I've been remiss in not mentioning the new paper that's coming out in Physical Review E from the group that's reported possible sonochemical fusion. Their original paper from two years ago was the subject of one of my early blog posts (see the March 4 entry.) I'm very happy to hear that this work is still going on, and has been further refined. This increases the odds that there's something here worth studying. Physical Review is not a pushover of a journal (and neither is Science, where the first paper appeared), so the Purdue/Rensselaer effort has already made it through tougher scrutiny than other unconventional fusion claims. (I know that they've had trouble getting their papers through, but that's to be expected.) This groups seems to be doing this the right way, responding to critics by quietly improving their work and not rushing out to claim Instant Free Energy, Persecution by the Powers That Be, and all the rest of it.

I've mentioned before that the Pons-Fleischmann debacle of 1989 is a very fresh memory with me. I've tried several times, unsuccessfully I think, to write about it in blog posts and other places. I'll give it one more try, with apologies to those who've heard me speak about it before.

It's hard for me to convey what a bolt from the blue that news was. I was living in Germany, doing my post-doctoral work. That Easter Sunday I heard the news on Armed Forces Radio, which I had playing in my lab. (Yes, I was in the lab.) I'd like to be able to see my reaction - I'm sure my head jerked up abruptly to stare disbelieving at the radio. The report credited the Financial Times newspaper, so I trotted down to my car and drove to the train station to buy a copy. I still have it, the original color of the newsprint somewhat altered by time and oxygen.

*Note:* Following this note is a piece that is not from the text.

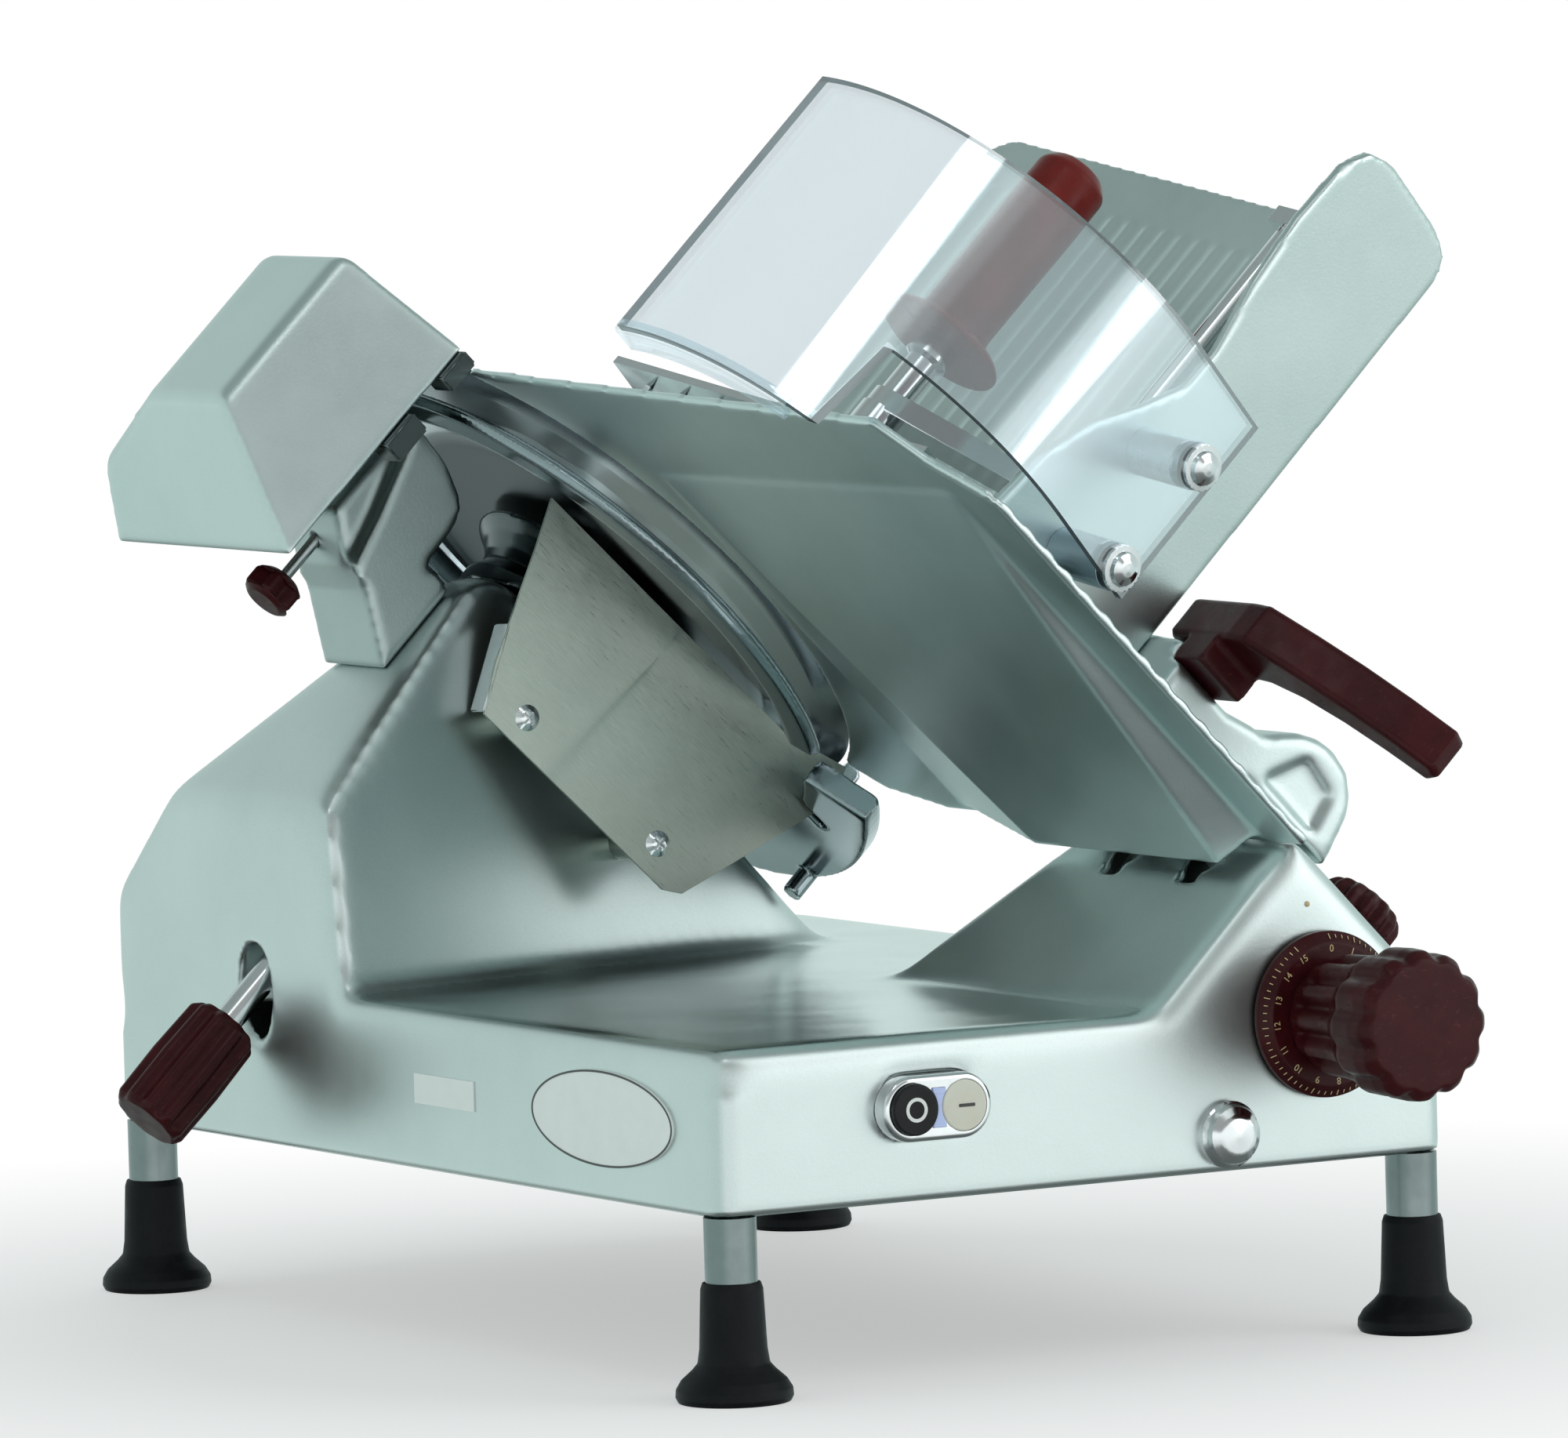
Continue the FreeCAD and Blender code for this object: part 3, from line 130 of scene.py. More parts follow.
class Tree:
    """Short helper for building a material's nodes."""

    def __init__(self, name):
        self.material = bpy.data.materials.new(name)
        self.material.use_nodes = True
        self.nodes = self.material.node_tree.nodes
        self.links = self.material.node_tree.links
        self.shader = self.nodes["Principled BSDF"]
        self.output = self.nodes["Material Output"]
        self.place = self.add("ShaderNodeTexCoord").outputs["Object"]

    def add(self, kind, **values):
        node = self.nodes.new(kind)
        for name, value in values.items():
            setattr(node, name, value)
        return node

    def feed(self, socket, value):
        if isinstance(value, bpy.types.NodeSocket):
            self.links.new(value, socket)
        else:
            socket.default_value = value

    def noise(self, scale, detail=2.0, rough=0.5, vector=None, distortion=0.0):
        node = self.add("ShaderNodeTexNoise")
        self.feed(node.inputs["Vector"], vector or self.place)
        node.inputs["Scale"].default_value = scale
        node.inputs["Detail"].default_value = detail
        node.inputs["Roughness"].default_value = rough
        node.inputs["Distortion"].default_value = distortion
        return node.outputs["Fac"]

    def math(self, operation, first, second=0.0):
        node = self.add("ShaderNodeMath", operation=operation)
        self.feed(node.inputs[0], first)
        self.feed(node.inputs[1], second)
        return node.outputs[0]

    def span(self, value, low, high, from_low=0.0, from_high=1.0):
        node = self.add("ShaderNodeMapRange")
        self.feed(node.inputs["Value"], value)
        node.inputs["From Min"].default_value = from_low
        node.inputs["From Max"].default_value = from_high
        node.inputs["To Min"].default_value = low
        node.inputs["To Max"].default_value = high
        return node.outputs["Result"]

    def mix(self, factor, first, second):
        node = self.add("ShaderNodeMix", data_type="RGBA")
        self.feed(node.inputs[0], factor)
        self.feed(node.inputs[6], first)
        self.feed(node.inputs[7], second)
        return node.outputs[2]

    def along(self, axis, scale=1.0):
        """Distance along an axis of the object's own space."""
        node = self.add("ShaderNodeVectorMath", operation="DOT_PRODUCT")
        self.feed(node.inputs[0], self.place)
        node.inputs[1].default_value = Vector(axis) * scale
        return node.outputs["Value"]

    def vector(self, x, y, z):
        node = self.add("ShaderNodeCombineXYZ")
        for socket, value in zip(node.inputs, (x, y, z)):
            self.feed(socket, value)
        return node.outputs[0]

    def bump(self, height, strength, distance, normal=None):
        node = self.add("ShaderNodeBump")
        node.inputs["Strength"].default_value = strength
        node.inputs["Distance"].default_value = distance
        self.feed(node.inputs["Height"], height)
        if normal:
            self.feed(node.inputs["Normal"], normal)
        return node.outputs["Normal"]

    def edge_wear(self, low=0.53, high=0.62):
        """1 on outside edges, 0 on flats."""
        pointy = self.add("ShaderNodeNewGeometry").outputs["Pointiness"]
        return self.span(pointy, 0.0, 1.0, low, high)

    def set(self, **values):
        names = {"base": "Base Color", "rough": "Roughness", "metal": "Metallic", "normal": "Normal",
                 "coat": "Coat Weight", "spread": "Anisotropic", "gleam": "Specular IOR Level",
                 "glow": "Emission Color", "glow_power": "Emission Strength"}
        for name, value in values.items():
            self.feed(self.shader.inputs[names[name]], value)
        return self.material


def rgb(red, green, blue):
    return (red, green, blue, 1.0)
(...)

The weather was nice that day; winter was finally breaking apart in Germany. I headed back to my lab for a while, reading the paper as the sun came in through the windows, before going off to an Easter meal with my labmate and his family. I remember his father asking him in German, using a slang term equivalent to "Yanks": "Have you heard? The Amis have done nuclear fusion!" He was smiling. And I was proud, I was excited, and I didn't know anything more than I'd read in the newspaper. All I could say was that something huge might have happened.

It hadn't. That whole castle began to crumble back into an entropic sandpile as the tide came in over it. It took months, it took years, but it's pretty safe to say that dream is as good as dead, despite occasional odd reports. (Or because that's all there are.) But for a while there, I knew what Wordsworth was talking about when he wrote "Bliss it was in that dawn to be alive", although in a better cause, I hope. I was absolutely elated by the news, by what it could mean - cheap energy, a transformed world, oh, the usual. But just as much, what excited me was the thought that discoveries like this were still out there to be made. The world was strange and it had surprises up its sleeve.

I'd waited to hear more about the sonochemical fusion work ever since it came out, but after a few weeks everything was quiet. No arguing, no counterclaims - I'd already had sinking feelings of regret that another attempt at a breakthrough wasn't working out. So it was another surprise when I saw the news. Winter's beginning to break here - I'd been able to enjoy the temperature when I went out to get the paper from the yard. And here it was, the headline about "fusion results replicated."

The hair stood up on my arms and on my neck. But this time, instead of pacing around alone in my lab, I tried, in the kitchen of our house, to explain to my two small children why I'd jumped up like that. I've been somewhat altered by time and oxygen, but I'm glad that such things might still happen, and that I can still react like this when they do.